В такой дикой атмосфере мы и живем привычно. Побрился — еретик. Правильно перекрестился — православный. И ежели мысли подобные охватят большие пространства, то тогда только держись. Мысль заснет под страхом окрика и обвинения в ереси! А если не заснет, тогда носитель мысли будет объявлен сумасшедшим. Теперь понимаете, почему на Руси так много было юродивых, то есть добровольных ради Христа сумасшедших? Они сами себя заранее записывали в юроды, чтобы не дожидаться крика сверху: «Такого-то — в смирительный дом!»
Но мы обязаны думать и перечитывать книжки. Нужная книга на Руси это всегда взрыв. И лучше, право, такие взрывы, чем взрывы террористических бомб.
«Отцы и дети» Тургенева взбудоражили общество. «Бесы» Достоевского заставили революционеров умолкнуть на время. «Крейцерова соната» Толстого возбудила шепот в гостиных. Но ранее всех взрыв произвели «Философические письма» Чаадаева. Их стоит опять перечитывать. С них начинает свое исследование богословской мысли в России Флоровский. С ними полемизирует Пушкин. Их не обходит стороной Бердяев. И Мандельштам тоже говорит об этой книге.
«Есть великая славянская мечта о прекращении истории в западном значении слова. Это — мечта о всеобщем духовном разоружении, после которого наступит некоторое состояние, именуемое „миром“. Еще недавно сам Толстой обращался к человечеству с призывом прекратить лживую и ненужную комедию истории и начать „просто“ жить.
Церковь, государство, право исчезают из сознания, как нелепые химеры, которыми человек из нечего делать, по глупости, населил „простой“, „Божий“ мир. И, наконец, остаются наедине, без докучных посредников, двое — человек и вселенная:
«Против неба, на земле Жил старик в одном селе.»
Так пишет Мандельштам. И мы смотрим на привычные знаки нашего бытия: разоружение, химеры, мир.

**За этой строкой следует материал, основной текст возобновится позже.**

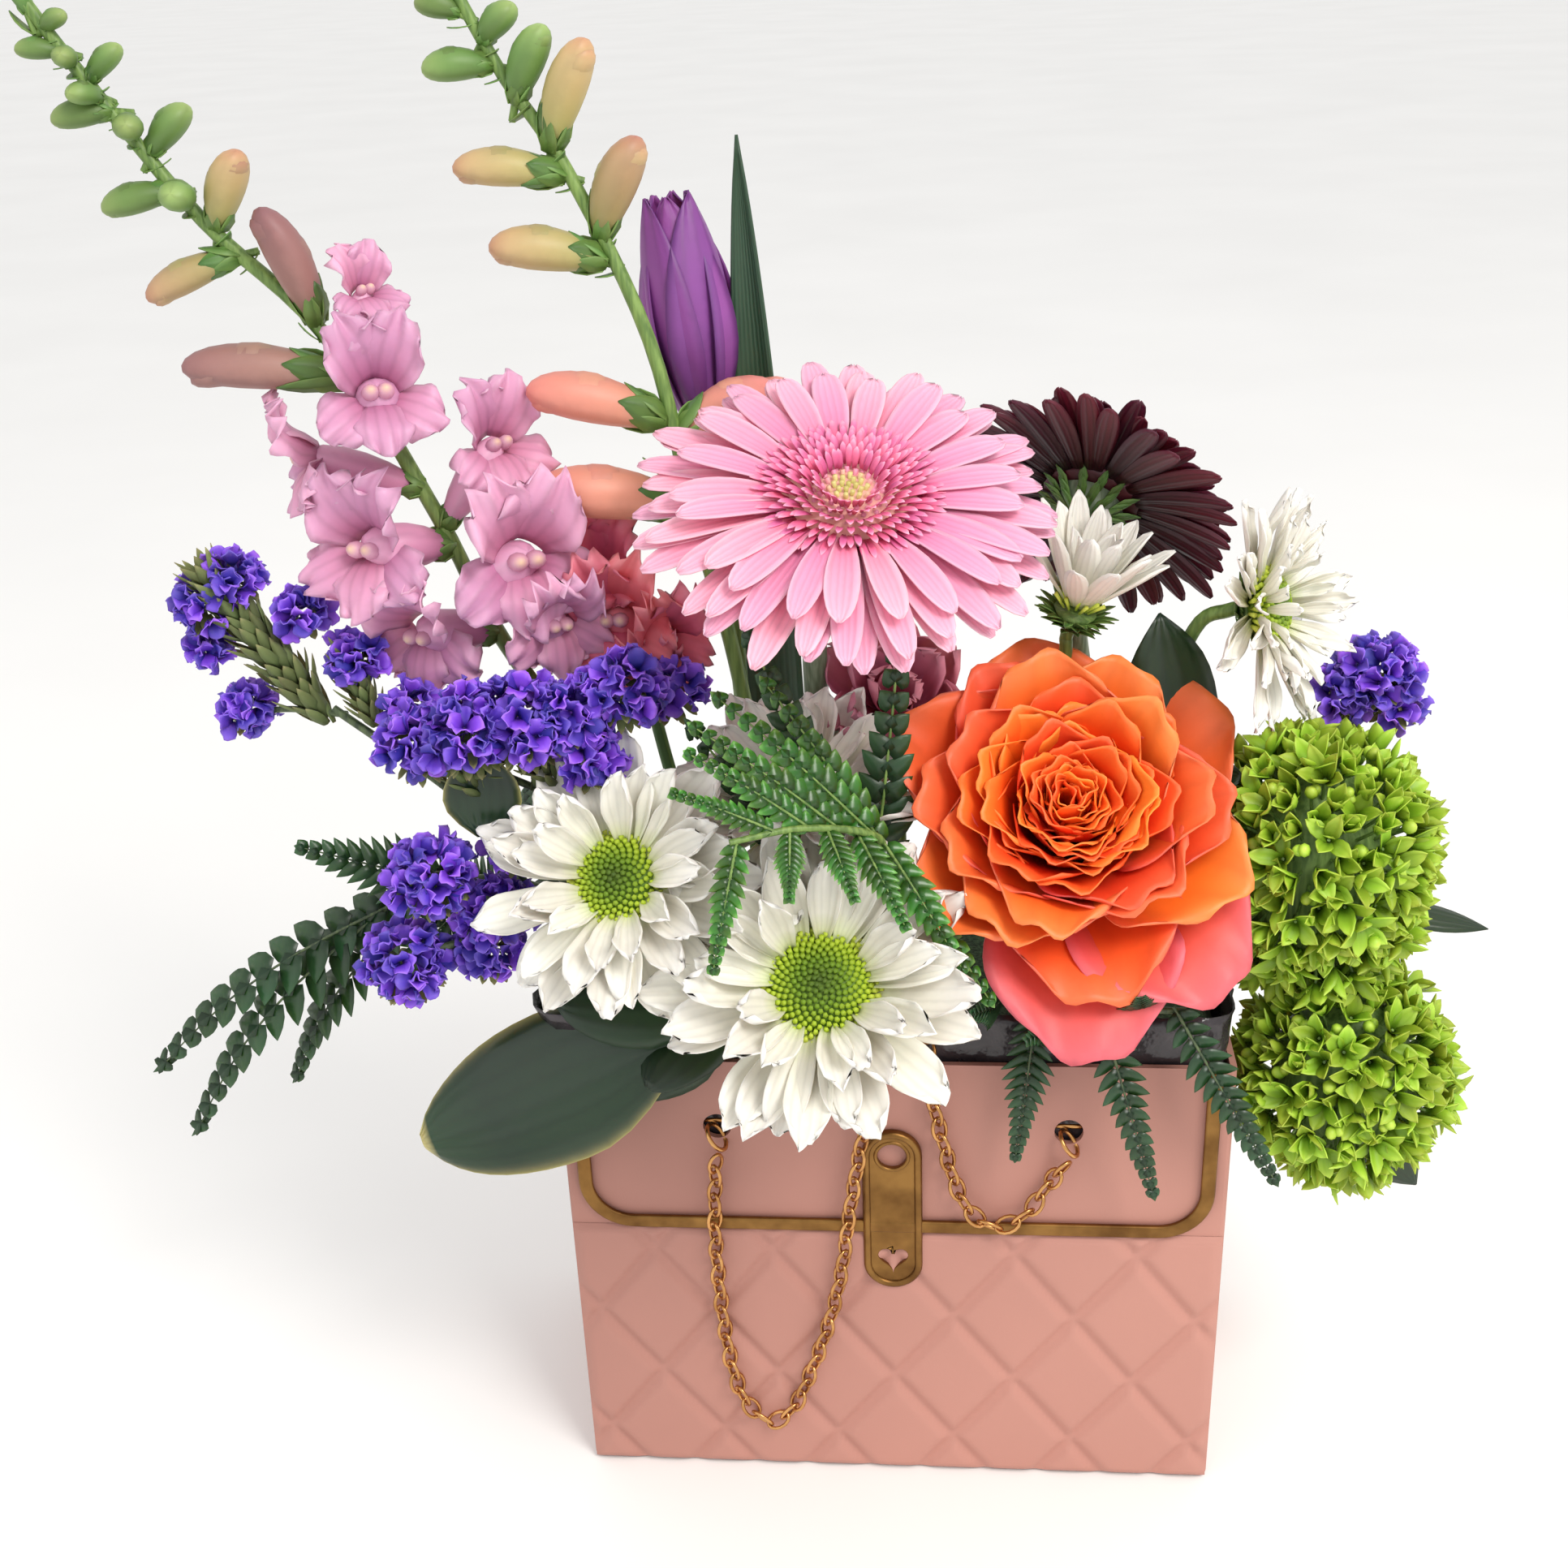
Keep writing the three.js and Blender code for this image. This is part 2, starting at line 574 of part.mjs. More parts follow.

А стихотворная цитата! Узнаете? Ведь перед нами — Платоновский герой, он же — «лихой человек» Победоносцева. Небо, земля и человек. Никакой мысли. Никакой цивилизации.
До чего же едина внутренняя история на больших временных пространствах! Впору считать ее заколдованным кругом. Но это не круг. А если и круг, то он разомкнут.
«Мысль Чаадаева — строгий отвес к традиционному русскому мышлению. Он бежал, как от чумы, этого бесформенного рая».